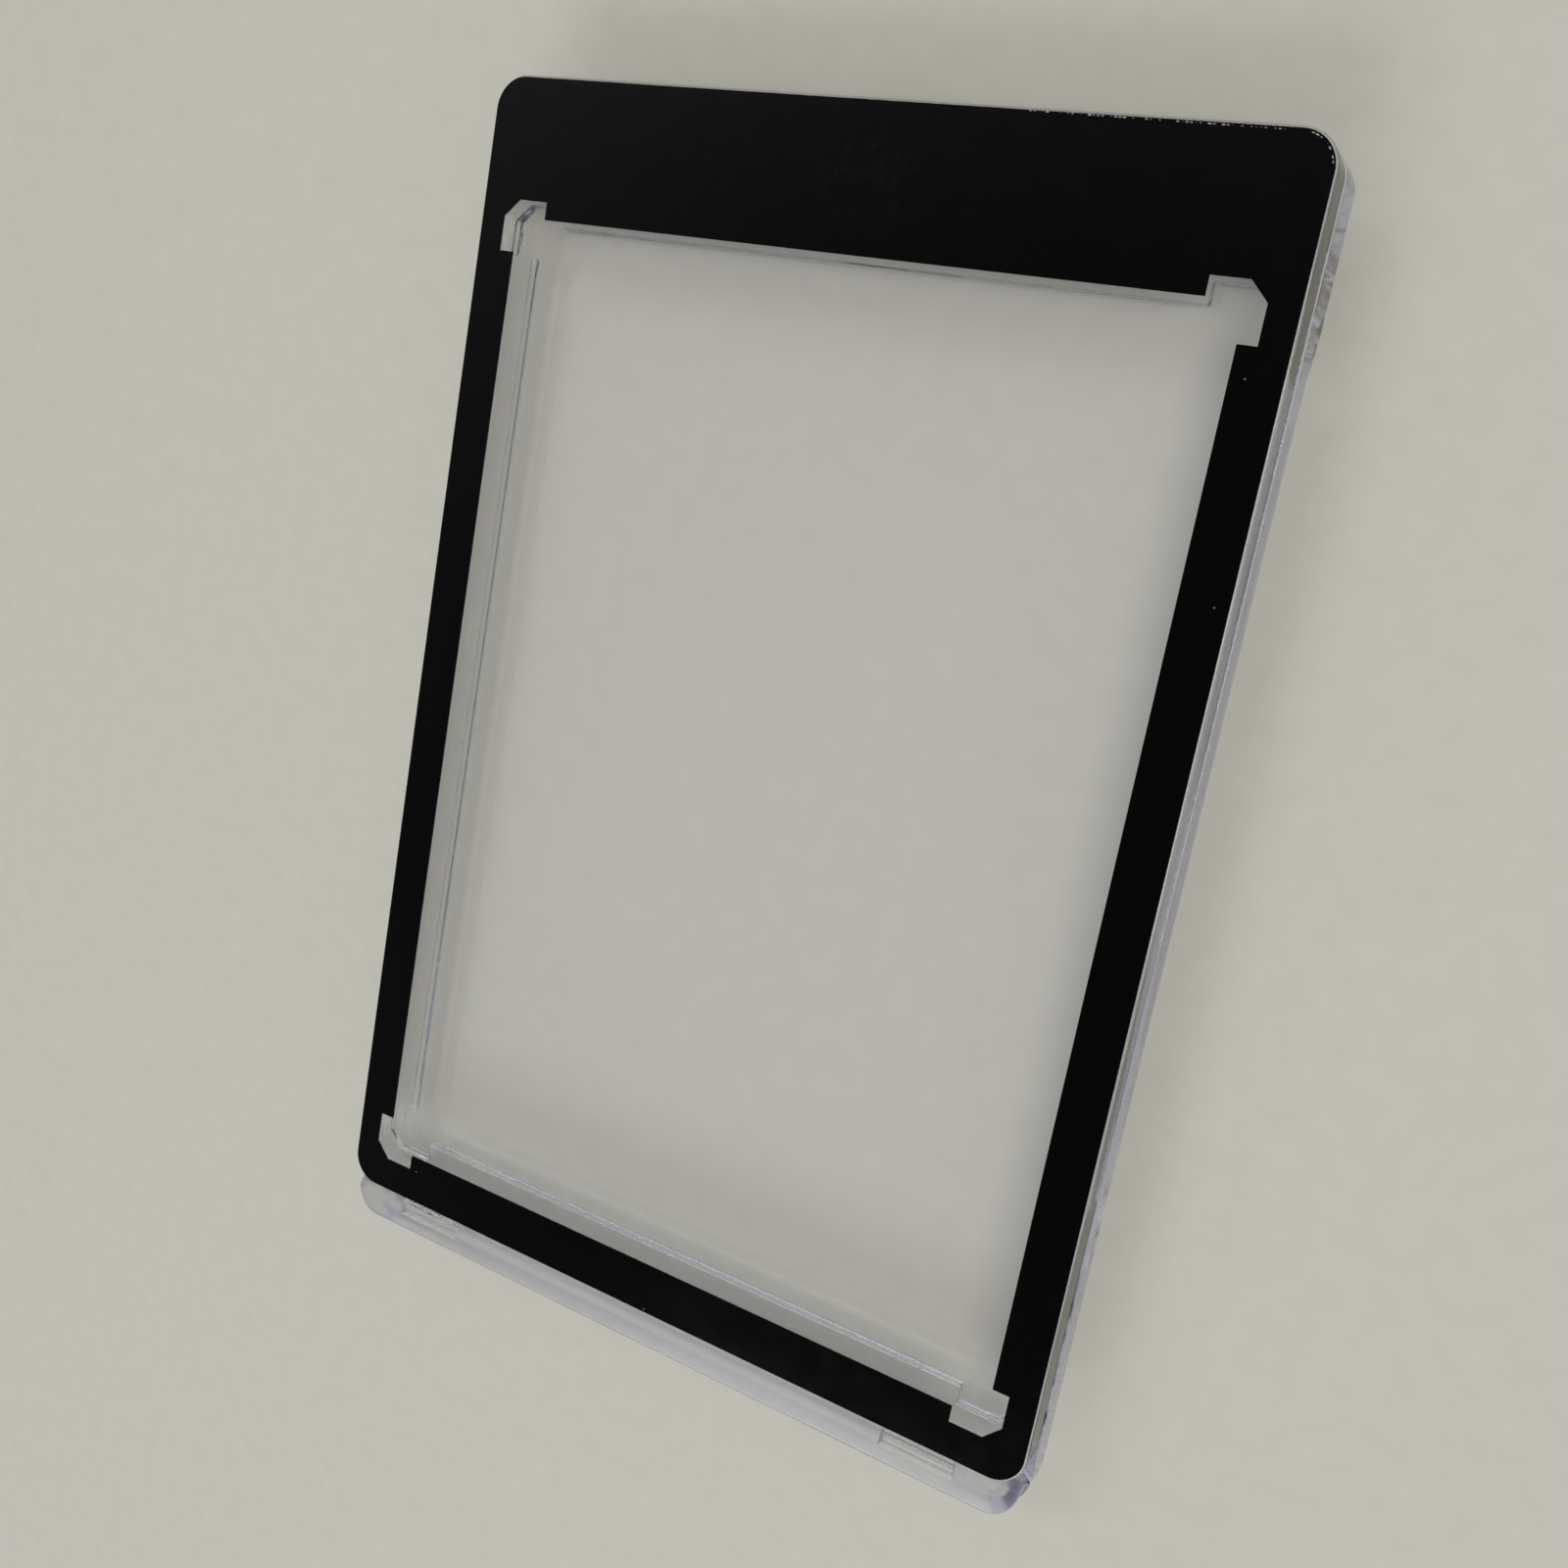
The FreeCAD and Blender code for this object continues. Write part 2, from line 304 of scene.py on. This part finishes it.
def nickel_plate():
    """Nickel, barrel plated over a sintered magnet: warm grey satin metal, crossed by
    the fine scratches that the discs give each other in the barrel."""
    material, tree, output = new_material("nickel_barrel_plated")
    place = add(tree, "ShaderNodeTexCoord")
    # Scratches 2 mm long. Real ones are 0.01 mm wide, too fine to show: these are 0.08 mm
    turns_in_degrees = (-65, -5, 55)
    scratches = []
    for turn in turns_in_degrees:
        laid = add(tree, "ShaderNodeMapping", {"vector_type": "TEXTURE"}, {
            "Vector": place.outputs["Object"],
            "Rotation": (0, 0, math.radians(turn)),
            "Scale": (2 * MM, 0.08 * MM, 2 * MM),
        })
        scratches.append(add(tree, "ShaderNodeTexNoise", sockets={
            "Vector": laid.outputs["Vector"],
            "Scale": 1.0,
            "Detail": 1.0,
        }))
    two = add(tree, "ShaderNodeMath", {"operation": "MAXIMUM"}, {
        0: scratches[0].outputs["Fac"],
        1: scratches[1].outputs["Fac"],
    })
    all_three = add(tree, "ShaderNodeMath", {"operation": "MAXIMUM"}, {
        0: two.outputs["Value"],
        1: scratches[2].outputs["Fac"],
    })
    satin = add(tree, "ShaderNodeMapRange", sockets={
        "Value": all_three.outputs["Value"],
        "From Min": 0.5,
        "From Max": 0.8,
        "To Min": 0.2,
        "To Max": 0.45,
    })
    grooved = add(tree, "ShaderNodeBump", {"invert": True}, {
        "Height": all_three.outputs["Value"],
        "Strength": 1.0,
        "Distance": 0.004 * MM,
    })
    metal = add(tree, "ShaderNodeBsdfPrincipled", sockets={
        "Base Color": linear("#B4AEA3"),
        "Metallic": 1.0,
        "Roughness": satin.outputs["Result"],
        "Normal": grooved.outputs["Normal"],
    })
    tree.links.new(metal.outputs["BSDF"], output.inputs["Surface"])
    return material


def chipped_polystyrene():
    """Clear polystyrene where the edge has chipped: its broken face scatters light, so
    it looks pale and frosted beside the ink."""
    material, tree, output = new_material("polystyrene_chipped")
    place = add(tree, "ShaderNodeTexCoord")
    grain = add(tree, "ShaderNodeTexNoise", sockets={
        "Vector": place.outputs["Object"],
        "Scale": 1 / (1.4 * MM),
        "Detail": 1.0,
    })
    frosting = add(tree, "ShaderNodeMix", {"data_type": "RGBA"}, {
        "Factor": grain.outputs["Fac"],
        MIX_FIRST: linear("#262624"),
        MIX_SECOND: linear("#BEBEBA"),
    })
    frosted = add(tree, "ShaderNodeBsdfPrincipled", sockets={
        "Base Color": frosting.outputs[MIXED],
        "Roughness": 0.45,
        "IOR": POLYSTYRENE_IOR,
    })
    tree.links.new(frosted.outputs["BSDF"], output.inputs["Surface"])
    return material


def pale_paper():
    """The floor: matt pale grey paper, a little uneven where its fibres lie thicker."""
    material, tree, output = new_material("pale_paper_floor")
    place = add(tree, "ShaderNodeTexCoord")
    fibres = add(tree, "ShaderNodeTexNoise", sockets={
        "Vector": place.outputs["Object"],
        "Scale": 1 / (2.5 * MM),
        "Detail": 3.0,
    })
    pulp = add(tree, "ShaderNodeMix", {"data_type": "RGBA"}, {
        "Factor": fibres.outputs["Fac"],
        MIX_FIRST: linear("#C2C0B5"),
        MIX_SECOND: linear("#CAC8BD"),
    })
    paper = add(tree, "ShaderNodeBsdfPrincipled", sockets={
        "Base Color": pulp.outputs[MIXED],
        "Roughness": 0.9,
        "Specular IOR Level": 0.1,
    })
    tree.links.new(paper.outputs["BSDF"], output.inputs["Surface"])
    return material


nickel = nickel_plate()
looks = {
    "rear_shell": clear_polystyrene(
        "clear_polystyrene_shell", satin_below=-51.7 * MM, satin_over=5.4 * MM
    ),
    "front_cover": clear_polystyrene("clear_polystyrene_cover"),
    "black_border": black_print(),
    "front_magnet": nickel,
    "rear_magnet": nickel,
}
for node, material in looks.items():
    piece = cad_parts[node]
    for material_slot in piece.material_slots:
        material_slot.material = material


# Chips along the print's edge, at its top right corner, where the cover has been knocked

def print_edge(start_x, corner_radius, first_inset, last_inset):
    """Points along the print's top edge, from start_x to the right, and round its
    corner to the right side, in metres. They start at first_inset from the edge, and
    are at last_inset from it round the corner."""
    _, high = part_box("black_border")
    corner_x = high[0] - corner_radius
    corner_y = high[1] - corner_radius
    reach = corner_radius - last_inset
    points = [(start_x, high[1] - first_inset, high[2])]
    steps = 12
    for step in range(steps + 1):
        angle = math.radians(90 - 90 * step / steps)
        points.append((
            corner_x + reach * math.cos(angle),
            corner_y + reach * math.sin(angle),
            high[2],
        ))
    return points


# Inputs and outputs of a Random Value node, by their place on it
LEAST, MOST, DRAWN_LENGTH, DRAWN_CHOICE = 2, 3, 1, 3


def chip_tree(material):
    """Geometry Nodes that break chips out along a line of points: a lump at every
    Spacing, less those that chance leaves out, each laid along the line with a length
    drawn at random."""
    tree = bpy.data.node_groups.new("chips_along_edge", "GeometryNodeTree")
    inputs = (
        ("Geometry", "NodeSocketGeometry"),
        ("Spacing", "NodeSocketFloat"),
        ("Share left out", "NodeSocketFloat"),
        ("Least length", "NodeSocketFloat"),
        ("Most length", "NodeSocketFloat"),
        ("Width to length", "NodeSocketFloat"),
        ("Height to length", "NodeSocketFloat"),
        ("Seed", "NodeSocketInt"),
    )
    for name, kind in inputs:
        tree.interface.new_socket(name, in_out="INPUT", socket_type=kind)
    tree.interface.new_socket(
        "Geometry", in_out="OUTPUT", socket_type="NodeSocketGeometry"
    )
    given = add(tree, "NodeGroupInput").outputs
    line = add(tree, "GeometryNodeMeshToCurve", sockets={"Mesh": given["Geometry"]})
    spots = add(tree, "GeometryNodeCurveToPoints", {"mode": "LENGTH"}, {
        "Curve": line.outputs["Curve"],
        "Length": given["Spacing"],
    })
    missing = add(tree, "FunctionNodeRandomValue", {"data_type": "BOOLEAN"}, {
        "Probability": given["Share left out"],
        "Seed": given["Seed"],
    })
    thinned = add(tree, "GeometryNodeDeleteGeometry", {"domain": "POINT"}, {
        "Geometry": spots.outputs["Points"],
        "Selection": missing.outputs[DRAWN_CHOICE],
    })
    lump = add(tree, "GeometryNodeMeshIcoSphere", sockets={
        "Radius": 0.5,
        "Subdivisions": 2,
    })
    length = add(tree, "FunctionNodeRandomValue", {"data_type": "FLOAT"}, {
        LEAST: given["Least length"],
        MOST: given["Most length"],
        "Seed": given["Seed"],
    })
    width = add(tree, "ShaderNodeMath", {"operation": "MULTIPLY"}, {
        0: length.outputs[DRAWN_LENGTH],
        1: given["Width to length"],
    })
    height = add(tree, "ShaderNodeMath", {"operation": "MULTIPLY"}, {
        0: length.outputs[DRAWN_LENGTH],
        1: given["Height to length"],
    })
    size = add(tree, "ShaderNodeCombineXYZ", sockets={
        "X": length.outputs[DRAWN_LENGTH],
        "Y": width.outputs["Value"],
        "Z": height.outputs["Value"],
    })
    along = add(tree, "FunctionNodeAlignRotationToVector", {"axis": "X"}, {
        "Vector": spots.outputs["Tangent"],
    })
    chips = add(tree, "GeometryNodeInstanceOnPoints", sockets={
        "Points": thinned.outputs["Geometry"],
        "Instance": lump.outputs["Mesh"],
        "Rotation": along.outputs["Rotation"],
        "Scale": size.outputs["Vector"],
    })
    joined = add(tree, "GeometryNodeRealizeInstances", sockets={
        "Geometry": chips.outputs["Instances"],
    })
    painted = add(tree, "GeometryNodeSetMaterial", sockets={
        "Geometry": joined.outputs["Geometry"],
        "Material": material,
    })
    add(tree, "NodeGroupOutput", sockets={"Geometry": painted.outputs["Geometry"]})
    return tree


def edge_chips(name, points, sizes):
    """A plain mesh of chips along the points. sizes maps the tree's inputs to values."""
    path = bpy.data.meshes.new(name + "_path")
    path.from_pydata(points, [(i, i + 1) for i in range(len(points) - 1)], [])
    maker = bpy.data.objects.new(name + "_path", path)
    bpy.context.collection.objects.link(maker)
    tree = chip_tree(chipped_polystyrene())
    modifier = maker.modifiers.new("chips", "NODES")
    modifier.node_group = tree
    for socket in tree.interface.items_tree:
        if socket.in_out == "INPUT" and socket.name in sizes:
            modifier[socket.identifier] = sizes[socket.name]
    evaluated = maker.evaluated_get(bpy.context.evaluated_depsgraph_get())
    mesh = bpy.data.meshes.new_from_object(evaluated)
    mesh.name = name
    # The lumps bring a first material slot that is empty, and that no face uses
    mesh.materials.pop(index=0)
    bpy.data.objects.remove(maker)
    chips = bpy.data.objects.new(name, mesh)
    bpy.context.collection.objects.link(chips)
    return chips


knocked_edge = print_edge(
    start_x=13.6 * MM,
    corner_radius=2.75 * MM,
    first_inset=0.06 * MM,
    last_inset=0.18 * MM,
)
chips = edge_chips("print_edge_chips", knocked_edge, {
    "Spacing": 0.33 * MM,
    "Share left out": 0.4,
    "Least length": 0.05 * MM,
    "Most length": 0.32 * MM,
    "Width to length": 0.38,
    "Height to length": 0.06,
    "Seed": 7,
})
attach(chips, "cover")


# Floor, lamps, world and camera

def floor_sheet(half, height):
    """A flat square at the given height under the holder."""
    mesh = bpy.data.meshes.new("floor")
    corners = [(-half, -half), (half, -half), (half, half), (-half, half)]
    mesh.from_pydata([(x, y, height) for x, y in corners], [], [(0, 1, 2, 3)])
    sheet = bpy.data.objects.new("floor", mesh)
    bpy.context.collection.objects.link(sheet)
    sheet.data.materials.append(pale_paper())
    return sheet


# Just under the back, so that the two flat faces don't show through each other
floor = floor_sheet(half=3.0, height=-0.02 * MM)


def soft_box(name, place, width, height, power, colour):
    """A rectangular lamp, turned to face the middle of the holder's back, in metres and
    watts. It shows in what mirrors it, but not through the clear plastic, whose edges
    would turn white."""
    lamp = bpy.data.lights.new(name, "AREA")
    lamp.shape = "RECTANGLE"
    lamp.size = width
    lamp.size_y = height
    lamp.energy = power
    lamp.color = linear(colour)[:3]
    fixture = bpy.data.objects.new(name, lamp)
    bpy.context.collection.objects.link(fixture)
    fixture.location = place
    fixture.rotation_euler = (-Vector(place)).to_track_quat("-Z", "Y").to_euler()
    fixture.visible_transmission = False


soft_box(
    "window_light", (-0.10, 0.50, 0.60), width=0.75, height=0.42, power=0.3,
    colour="#F4F7FF",
)
soft_box(
    "strip_light", (-0.31, 0.43, 0.60), width=0.50, height=0.08, power=0.6,
    colour="#F4F7FF",
)
soft_box(
    "side_light", (0.34, -0.02, 0.84), width=0.45, height=0.45, power=2.5,
    colour="#FFFDF8",
)
soft_box(
    "front_light", (-0.10, -0.74, 0.56), width=0.6, height=0.35, power=2.6,
    colour="#F0F4FF",
)

# Pale room all round. Only what is mirrored off a surface meets the dark flag overhead,
# so the gloss black stays black while the clear plastic is lit from every side.
flag_direction = (-0.22, -0.25, 0.943)
flag_half_angle = math.radians(15)
flag_fade = math.radians(40)
room_level = 0.42
flag_level = 0.02
world = bpy.data.worlds.new("studio")
bpy.context.scene.world = world
world.use_nodes = True
room = world.node_tree
room.nodes.clear()
sky = add(room, "ShaderNodeTexCoord")
rays = add(room, "ShaderNodeLightPath")
toward_flag = add(room, "ShaderNodeVectorMath", {"operation": "DOT_PRODUCT"}, {
    0: sky.outputs["Generated"],
    1: flag_direction,
})
darkened = add(room, "ShaderNodeMapRange", {"interpolation_type": "SMOOTHSTEP"}, {
    "Value": toward_flag.outputs["Value"],
    "From Min": math.cos(flag_half_angle + flag_fade),
    "From Max": math.cos(flag_half_angle),
    "To Min": 0.0,
    "To Max": 1.0,
})
glossy = add(room, "ShaderNodeMath", {"operation": "MULTIPLY"}, {
    0: rays.outputs["Is Glossy Ray"],
    1: rays.outputs["Is Reflection Ray"],
})
mirrored = add(room, "ShaderNodeMath", {"operation": "MULTIPLY"}, {
    0: darkened.outputs["Result"],
    1: glossy.outputs["Value"],
})
brightness = add(room, "ShaderNodeMapRange", sockets={
    "Value": mirrored.outputs["Value"],
    "To Min": room_level,
    "To Max": flag_level,
})
pale_room = add(room, "ShaderNodeBackground", sockets={
    "Color": linear("#FFFFFF"),
    "Strength": brightness.outputs["Result"],
})
add(room, "ShaderNodeOutputWorld", sockets={"Surface": pale_room.outputs["Background"]})

# Where the camera stands, in mm, and the directions of its right, its up and its back
camera_place = Vector((58.86, 26.465, 121.54))
camera_right = Vector((0.86887, 0.17865, -0.46168))
camera_up = Vector((-0.25033, 0.96315, -0.09842))
camera_back = Vector((0.42709, 0.20108, 0.88157))
camera_data = bpy.data.cameras.new("camera")
camera_data.sensor_width = 36.0
camera_data.lens = 34.98
camera_data.clip_start = 0.01
camera = bpy.data.objects.new("camera", camera_data)
bpy.context.collection.objects.link(camera)
turn = Matrix((camera_right, camera_up, camera_back)).transposed()
camera.matrix_world = Matrix.Translation(camera_place * MM) @ turn.to_4x4()
bpy.context.scene.camera = camera
bpy.context.scene.view_settings.view_transform = "Standard"

# Light is mirrored about thirty times along the clear plates before it comes out at
# their ends. With so few lamps, picking one by the light tree only costs time.
light_paths = bpy.context.scene.cycles
light_paths.max_bounces = 48
light_paths.glossy_bounces = 40
light_paths.transmission_bounces = 40
light_paths.use_light_tree = False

• **EXERCISE TASK**:
Collect, from the material above, every line containing the word "piece".

• **WRITTEN RESPONSE**:
    piece = cad_parts[node]
    for material_slot in piece.material_slots:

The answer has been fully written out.